Tiene la piel bronceada y el pelo largo y negro le cae en mechones gruesos y brillantes por la frente y los hombros. Da la impresión de que está observando la habitación con una mezcla de duda y asombro.
Tiene un aire casi travieso en las comisuras de la boca, como si fuera alguien que sonríe a menudo.
Pero el brillo de sus grandes ojos oscuros se ha desvanecido y, en su lugar, han empezado a aparecer unos puntos amarillentos.
Joona observa durante unos instantes a la mujer de la mesa. Apuesta a que no puede tener más de diecinueve o veinte años. Hace nada era una niña que dormía con sus padres, después pasó a ser una adolescente y ahora está muerta.

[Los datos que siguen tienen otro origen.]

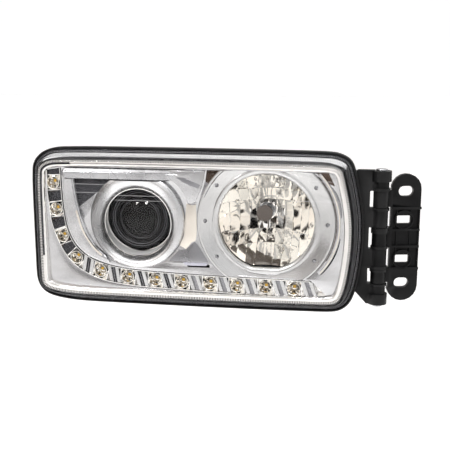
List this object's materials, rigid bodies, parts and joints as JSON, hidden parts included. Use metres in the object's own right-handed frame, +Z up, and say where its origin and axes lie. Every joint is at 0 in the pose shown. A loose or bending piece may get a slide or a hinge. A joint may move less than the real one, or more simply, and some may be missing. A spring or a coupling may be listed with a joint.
{
  "type": "headlamp",
  "caption": "Swing-out vehicle headlamp with projector low beam, reflector high beam and LED day light, turning on a bolt-on hinge bracket.",
  "frame": {"origin": "middle of the hinge bracket's mounting face, between its two bolt slots", "axes": "+X to the right when facing the lamp, along its long side; -Y is the way the lens faces; +Z up"},
  "size_m": [0.5885, 0.2016, 0.2424],
  "materials": {
    "black_plastic": "fine-grained moulded black",
    "satin_black": "satin moulded black",
    "steel": "plated",
    "driver_case": "cast, matt",
    "seal_foam": "matt",
    "clear_polycarbonate": "clear, hard-coated",
    "bezel_silver": "metallised satin silver",
    "satin_silver": "satin silver",
    "mirror_plastic": "vacuum-metallised mirror",
    "board": "solder resist",
    "emitter": "yellow phosphor on white",
    "projector_glass": "polished",
    "bulb_glass": "polished",
    "grey_plastic": "moulded grey",
    "cap_grey": "satin brown-grey",
    "white_plastic": "natural nylon",
    "pin_brass": "plated",
    "rubber": "matt"
  },
  "bodies": {
    "bracket": {"hinge_bracket": "satin_black", "hinge_pin": "steel"},
    "lamp_body": {"housing": "black_plastic", "lamp_hinge_leaf": "satin_black", "hinge_leaf_screw_1": "steel", "hinge_leaf_screw_2": "steel", "hinge_leaf_screw_3": "steel", "outer_lens": "clear_polycarbonate", "lens_seal": "seal_foam", "bezel": "bezel_silver", "bezel_top_bar": "satin_silver", "drl_inner_blade": "satin_silver", "projector_trim_ring": "satin_silver", "high_beam_trim_ring": "mirror_plastic", "high_beam_arc_trim": "satin_silver", "drl_reflector": "mirror_plastic", "drl_circuit_board": "board", "led_01": "emitter", "led_02": "emitter", "led_03": "emitter", "led_04": "emitter", "led_05": "emitter", "led_06": "emitter", "led_07": "emitter", "led_08": "emitter", "led_09": "emitter", "led_10": "emitter", "led_11": "emitter", "led_12": "emitter", "pivot_ball_stud": "steel", "levelling_motor": "black_plastic", "aim_screw_bushing": "white_plastic", "connector_socket": "black_plastic", "connector_pins": "pin_brass", "drl_driver": "driver_case", "breather_vent": "rubber"},
    "pivot_socket": {"pivot_socket_insert": "white_plastic"},
    "beam_carrier": {"aim_frame": "grey_plastic", "projector_lens": "projector_glass", "projector_lens_holder": "black_plastic", "cutoff_shade": "steel", "projector_reflector": "mirror_plastic", "low_beam_bulb_glass": "bulb_glass", "low_beam_bulb_base": "steel", "low_beam_bulb_retainer": "steel", "high_beam_reflector": "mirror_plastic", "high_beam_bulb_glass": "bulb_glass", "high_beam_bulb_base": "steel", "high_beam_bulb_retainer": "steel", "glare_cap": "cap_grey"},
    "levelling_push_rod": {"levelling_rod": "white_plastic"},
    "horizontal_screw": {"horizontal_aim_screw": "steel"},
    "low_cover_slider": {"low_beam_cover_seal": "rubber"},
    "low_cover": {"low_beam_cover": "black_plastic"},
    "high_cover_slider": {"high_beam_cover_seal": "rubber"},
    "high_cover": {"high_beam_cover": "black_plastic"}
  },
  "joints": [
    {"name": "lamp_swing", "type": "hinge", "parent": "bracket", "child": "lamp_body", "pos_m": [-0.03238, -0.01979, 0], "axis": [0, 0, 1], "range_deg": [0, 80]},
    {"name": "beam_aim_sideways", "type": "hinge", "parent": "lamp_body", "child": "pivot_socket", "pos_m": [-0.29338, 0.03221, 0.0835], "axis": [0, 0, 1], "range_deg": [-2, 2]},
    {"name": "beam_aim_height", "type": "hinge", "parent": "pivot_socket", "child": "beam_carrier", "pos_m": [-0.29338, 0.03221, 0.0835], "axis": [1, 0, 0], "range_deg": [-2.5, 2.5]},
    {"name": "levelling_push", "type": "slide", "parent": "lamp_body", "child": "levelling_push_rod", "axis": [0, 1, 0], "range_m": [-0.0065, 0.0065]},
    {"name": "sideways_screw_travel", "type": "slide", "parent": "lamp_body", "child": "horizontal_screw", "axis": [0, 1, 0], "range_m": [-0.0068, 0.0068]},
    {"name": "low_cover_pull", "type": "slide", "parent": "lamp_body", "child": "low_cover_slider", "axis": [0, 1, 0], "range_m": [0, 0.04]},
    {"name": "low_cover_twist", "type": "hinge", "parent": "low_cover_slider", "child": "low_cover", "pos_m": [-0.38938, 0.10821, 0.0215], "axis": [0, 1, 0], "range_deg": [0, 35]},
    {"name": "high_cover_pull", "type": "slide", "parent": "lamp_body", "child": "high_cover_slider", "axis": [0, 1, 0], "range_m": [0, 0.04]},
    {"name": "high_cover_twist", "type": "hinge", "parent": "high_cover_slider", "child": "high_cover", "pos_m": [-0.19638, 0.10821, 0.0235], "axis": [0, 1, 0], "range_deg": [0, 35]}
  ],
  "couplings": [
    {"joint": "levelling_push", "follows": "beam_aim_height", "m_per_rad": 0.138},
    {"joint": "sideways_screw_travel", "follows": "beam_aim_sideways", "m_per_rad": 0.182}
  ]
}
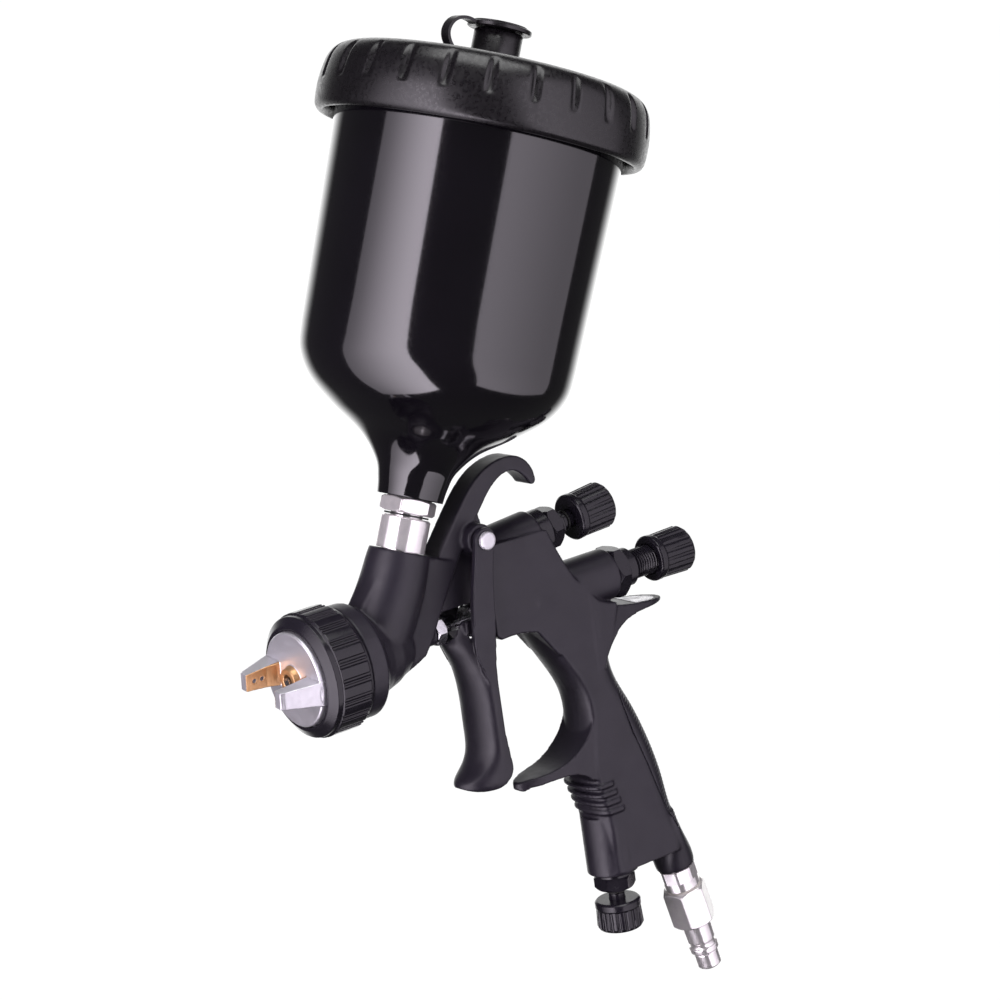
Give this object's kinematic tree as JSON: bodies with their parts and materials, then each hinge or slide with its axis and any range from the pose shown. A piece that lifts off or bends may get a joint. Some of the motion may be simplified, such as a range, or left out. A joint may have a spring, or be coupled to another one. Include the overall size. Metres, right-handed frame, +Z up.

Por encima de los senos, en la piel justo encima del esternón, se ve una débil línea curva, como una boca sonriente trazada en color gris, de quizá unos treinta centímetros.
—¿Qué es esa línea? —señala Joona.
—Ni idea, quizá la marca de un collar o el escote de un jersey, lo comprobaré más tarde.
El comisario observa el cuerpo inerte, inspira profundamente y vuelve a sentir, como siempre que se topa con el irrefutable hecho de la muerte, una congoja que se apodera de él, una soledad incolora.
La vida es tan tremendamente frágil…
La chica tiene las uñas de las manos y de los pies pintadas de un tono beige, casi rosado.
—Bueno, ¿qué tiene de especial? —pregunta Joona a continuación.
Nålen le dirige una mirada seria y, cuando vuelve a girarse hacia el cuerpo, sus gafas destellan con el reflejo de la lámpara.
—La ha traído la policía marítima —explica—. La encontraron sentada en el catre de proa de una gran embarcación de recreo que navegaba a la deriva en el archipiélago.
—¿Muerta?
Nålen se cruza con su mirada y de pronto su voz se vuelve melodiosa:
—Se había ahogado, Joona.
—¿Ahogado?
Nålen asiente con la cabeza y sonríe, vibrante.
—Se ha ahogado a bordo de un barco que estaba flotando en el mar —dice.
—Lo más probable es que alguien la encontrara en el agua y la subiera a bordo.
—Sí, pero en ese caso no te estaría haciendo perder el tiempo —observa Nålen.
—¿De qué se trata, entonces?
—No hay rastro de agua en el resto del cuerpo. He enviado la ropa a analizar, pero en el Laboratorio Nacional de la Policía Científica tampoco van a encontrar nada.
Nålen guarda silencio, ojea el análisis preliminar y luego mira a Joona para ver si ha conseguido despertar su interés. El comisario permanece inmóvil. Está observando el cuerpo con una expresión atenta, registrando los detalles. De pronto saca un par de guantes de látex nuevos de una caja de cartón y se los calza. Nålen lo mira satisfecho mientras él se inclina sobre la chica y luego le levanta cuidadosamente los brazos para estudiarlos.
—No encontrarás ninguna señal de violencia —afirma el forense en un tono apenas audible—. No se entiende.